Editor-In-Chief, Embedded Vision Alliance
Making OpenCV Code Run Fast
OpenCV is the de facto standard framework for computer vision developers, with a 16+ year history, approximately one million lines of code, thousands of algorithms and tens of thousands of unit tests. While OpenCV delivers decent performance out-of-the-box for some classical algorithms on desktop PCs, it lacks sufficient performance when using some modern algorithms, such as deep neural networks, and when running on embedded platforms. In this presentation, Vadim Pisarevsky, Software Engineering Manager at Intel, examines current and forthcoming approaches to performance optimization of OpenCV, including the existing OpenCL-based transparent API, newly added support for OpenVX, and early experimental results using Halide. He demonstrates the use of the OpenCL-based transparent API on a popular CV problem: pedestrian detection. Because OpenCL does not provide good performance-portability, he explores additional approaches. He discusses how OpenVX support in OpenCV accelerates image processing pipelines and deep neural network execution. He also presents early experimental results using Halide, which provides a higher level of abstraction and ease of use, and is being actively considered for future support in OpenCV.
OpenCV on Zynq: Accelerating 4k60 Dense Optical Flow and Stereo Vision
OpenCV libraries are widely used for algorithm prototyping by many leading technology companies and computer vision researchers. FPGAs can achieve unparalleled compute efficiency on complex algorithms like dense optical flow and stereo vision in only a few watts of power. However, unlocking these capabilities traditionally required hardware design expertise and use of languages like Verilog and VHDL. In this talk, Nick Ni, Senior Product Manager for SDSoC and Embedded Vision at Xilinx, presents a new approach that enables designers to unleash the power of FPGAs using hardware-tuned OpenCV libraries, a familiar C/C++ development environment, and readily available hardware development platforms.

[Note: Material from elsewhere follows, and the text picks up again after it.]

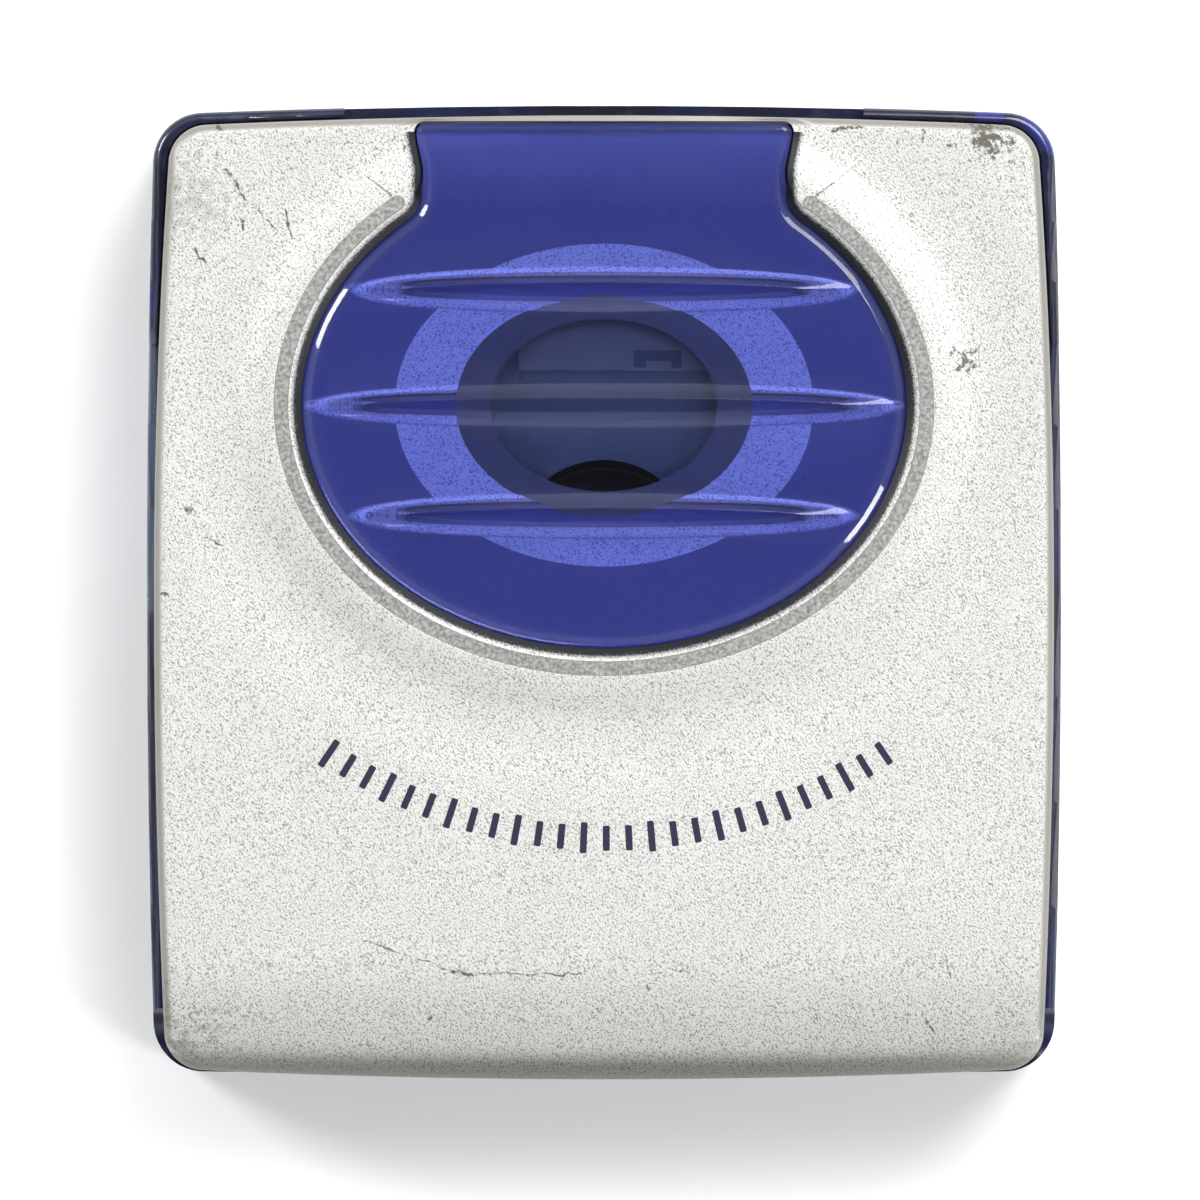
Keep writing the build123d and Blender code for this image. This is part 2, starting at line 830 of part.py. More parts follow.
# ---- cartridge holder -----------------------------------------------------------------------------


def holder_arms():
    """Arms from the holder's sheet back to the hinge pins."""
    arm = Pos(axis_y, axis_z) * Circle(ear_radius)
    sheet_back = cart_back - holder_back_gap
    arm += Pos((axis_y + sheet_back + 3) / 2, axis_z) * Rectangle(sheet_back + 3 - axis_y, 1.6)
    arm -= Pos(axis_y, axis_z) * Circle(pin_radius + shaft_play)
    x0 = arm_half - arm_sheet / 2
    return both_sides(side_profile(arm, x0, x0 + arm_sheet))


def cartridge_holder():
    """Top sheet with its hub hole, side rails, flanges under the cartridge, back stop and arms."""
    back = cart_back - holder_back_gap
    front = cart_front - 0.25
    body = block(-rail_half, rail_half, back, front, sheet_z, sheet_top)
    for side in (-1, 1):
        inner = side * (rail_half - rail_sheet)
        body += block(inner, side * rail_half, back, front, flange_z, sheet_top)
        inner = side * (rail_half - flange_width - rail_sheet)
        body += block(inner, side * rail_half, back, front, flange_z, flange_z + flange_sheet)
    stop_z = cart_z + back_stop_lift
    body += block(-back_stop_half, back_stop_half, back, back + back_stop_sheet, stop_z, sheet_top)
    for arm in holder_arms():
        body += arm
    body -= post(0, spindle_y, hub_hole, sheet_z, sheet_top)
    for x in (-spring_slot_x, spring_slot_x):
        slot = SlotOverall(spring_slot_length, spring_slot_width, rotation=90)
        slot = Pos(x, spindle_y - spring_slot_behind) * slot
        body -= slab(slot, sheet_z, sheet_top)
    return body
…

EMBEDDED VISION ENERGY EFFICIENCY
Techniques to Reduce Power Consumption in Embedded DNN Implementations
Deep learning is becoming the most widely used technique for computer vision and pattern recognition. This rapid adoption is primarily driven by the outstanding effectiveness deep learning has achieved on many fronts. However, the high computational requirements of deep learning algorithms typically drives power requirements to levels that are not reasonable for embedded applications. The biggest contributor to the high power consumption of deep neural network is the huge number of multiplications per pixel. In this talk, Samer Hijazi, Deep Learning Engineering Group Director at Cadence, presents a three-legged approach to solving this problem, by optimizing the network architecture, optimizing the problem definition, and minimizing word widths.
Always-on Vision Becomes a Reality
Intelligent devices equipped with human-like senses such as always-on touch, audio and motion detection have enabled a variety of new use cases and applications, transforming the way we interact with each other and our surroundings. While the vast majority (more than 80%) of human insight comes through the eyes, enabling always-on vision (defined as sub-1 mA current draw) for devices is challenging due to power-hungry hardware and the high complexity of inference algorithms. In this presentation, Evgeni Gousev, Senior Director at Qualcomm Research, describes the development of an always-on Computer Vision Module (CVM) combining innovations in system architecture, ultra-low power design and dedicated hardware for vision algorithms running at the "edge". With low end-to-end power consumption, a tiny form factor and low cost, the CVM can be integrated into a wide range of battery- and line-powered devices (IoT, mobile, VR/AR, automotive, etc.), performing object detection, feature recognition, change/motion detection, and other tasks. Its processor performs all computation within the module itself and outputs metadata.